The article reports on GORT (Guesstimation with Ontologies and Reasoning Techniques), a system for formalizing the guestimation process. Guestimates are approximate answers to questions like, “How many solar panels would it take to power all the houses in the UK”. At the heart of GORT is their SINGSIGDIG Calculus (The Single Significant Digit Calculus). GORT retrieves numbers from the semantic web with SINDICE search engine. The paper also discusses some dynamic curation methods employed in GORT, such as how to handle dropped units and inconsistent numerical values.

() It would have been easier for me to understand the definitions and methods underlying GORT by providing one or two simple numerical examples that would be carried throughout the paper. Essentially, the examples I would like to see would involve expanding the solar panel example used in the Count Method on p. 3 throughout the article. These examples could be embedded in the text, or perhaps better would be to illustrate these different definitions and methods with a Figure along the lines of Figure 2.

() The description of the evaluation on p. 5 is sparse. But as far as I can tell, the evaluation only tells us about how GORT performs with human curated data vs. data retrieved from SINDICE. However, this doesn’t let us evaluate the SINGSIGDIG Calculus or GORT’s dynamic curation methods. SINGSIGDIG Calculus could be evaluated by making GORT geustimates for questions that could be verified independently. These could be questions such as:

“How teachers work for the Chicago public school system?”

“How many solar panels are sold in the UK?”

The dynamic curation methods could be evaluated by turning them on and off and re-running the 12 questions currently used to evaluate the system.

() What are readers expected to know? Do the authors expect their readers to know what Hilbert’s operator is? Or perhaps, this is a question more for the editors. OWL and RDF triples are terms that simply will not be familiar to the vast majority of cognitive scientists.
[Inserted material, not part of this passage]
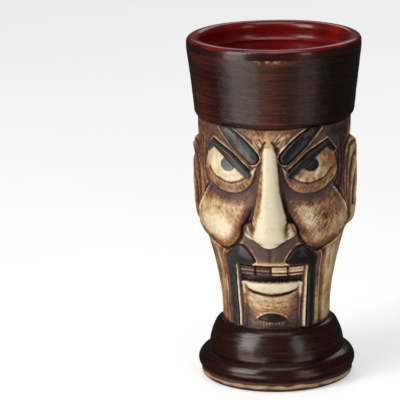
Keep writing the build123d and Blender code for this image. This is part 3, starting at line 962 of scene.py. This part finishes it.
class Paint:
    """A material built step by step. Every method returns an output socket."""

    def __init__(self, name):
        self.material = bpy.data.materials.new(name)
        self.material.use_nodes = True
        self.tree = self.material.node_tree
        self.shader = self.tree.nodes["Principled BSDF"]
        self.place = self.node("ShaderNodeTexCoord").outputs["Object"]

    def node(self, kind, **settings):
        made = self.tree.nodes.new(kind)
        for name, value in settings.items():
            setattr(made, name, value)
        return made

    def feed(self, node, key, value):
        """Links a socket to the input, or sets it to a number or colour."""
        if isinstance(value, bpy.types.NodeSocket):
            self.tree.links.new(value, node.inputs[key])
        else:
            node.inputs[key].default_value = value

    def attribute(self, name):
        return self.node("ShaderNodeAttribute", attribute_name=name).outputs["Fac"]

    def scaled(self, x, y, z):
        """Object places stretched differently along the three axes."""
        made = self.node("ShaderNodeMapping")
        self.feed(made, "Vector", self.place)
        self.feed(made, "Scale", (x, y, z))
        return made.outputs["Vector"]

    def noise(self, scale, detail=3, roughness=0.55, place=None, distortion=0):
        made = self.node("ShaderNodeTexNoise")
        keys = ("Vector", "Scale", "Detail", "Roughness", "Distortion")
        for key, value in zip(keys, (place or self.place, scale, detail, roughness, distortion)):
            self.feed(made, key, value)
        return made.outputs["Fac"]

    def math(self, operation, a, b):
        made = self.node("ShaderNodeMath", operation=operation)
        self.feed(made, 0, a)
        self.feed(made, 1, b)
        return made.outputs[0]

    def plus(self, *terms):
        total = terms[0]
        for term in terms[1:]:
            total = self.math("ADD", total, term)
        return total

    def times(self, a, b):
        return self.math("MULTIPLY", a, b)

    def span(self, value, low, high, to_low=0, to_high=1):
        """Maps low..high smoothly to to_low..to_high."""
        made = self.node("ShaderNodeMapRange", interpolation_type="SMOOTHSTEP")
        for key, number in zip(("From Min", "From Max", "To Min", "To Max"), (low, high, to_low, to_high)):
            self.feed(made, key, number)
        self.feed(made, "Value", value)
        return made.outputs["Result"]

    def ramp(self, value, stops):
        made = self.node("ShaderNodeValToRGB")
        stair = made.color_ramp.elements
        while len(stair) < len(stops):
            stair.new(0.5)
        for element, (at, colour) in zip(stair, stops):
            element.position = at
            element.color = (*colour, 1)
        self.feed(made, "Fac", value)
        return made.outputs["Color"]

    def mix(self, amount, a, b):
        made = self.node("ShaderNodeMix", data_type="RGBA")
        self.feed(made, "Factor", amount)
        self.feed(made, 6, a)
        self.feed(made, 7, b)
        return made.outputs[2]

    def bump(self, height, strength, distance):
        made = self.node("ShaderNodeBump")
        self.feed(made, "Height", height)
        self.feed(made, "Strength", strength)
        self.feed(made, "Distance", distance)
        return made.outputs["Normal"]

    def finish(self, colour, roughness, normal=None, coat=0, coat_roughness=0.1, ior=1.5):
        keys = ("Base Color", "Roughness", "IOR", "Coat Weight", "Coat Roughness")
        for key, value in zip(keys, (colour, roughness, ior, coat, coat_roughness)):
            self.feed(self.shader, key, value)
        if normal:
            self.feed(self.shader, "Normal", normal)
        return self.material


def strokes(paint, direction, ink, width, length):
    """Fine hand-cut lines: noise drawn out along the strokes, as strong as the ink. Sizes are in mm."""
    laid = paint.node("ShaderNodeAttribute", attribute_name=direction).outputs["Vector"]
    drawn_out = paint.node("ShaderNodeVectorMath", operation="MULTIPLY")
    paint.feed(drawn_out, 0, laid)
    paint.feed(drawn_out, 1, (1 / length, 1 / width, 1))
    place = drawn_out.outputs[0]
    line = paint.span(paint.noise(1, 3, 0.6, place=place, distortion=0.2), 0.44, 0.7)
    return paint.times(line, paint.attribute(ink))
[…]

As many of these terms will be needed to understand more than one of the articles, it would make sense to have a semantic web primer or recommend one that covers some of the background terms and concepts needed to understand the articles..

() The acronym GORT is used on page 2 and there a mysterious reference to GORT 4.0 on page 4, even though the GORT is not defined until page 5.

Table 4 (“Questions used in evaluation of GORT 4.0”) on page 8 should come before Table 2 (Evaluation results for GORT 4.0”) that shows up page 6.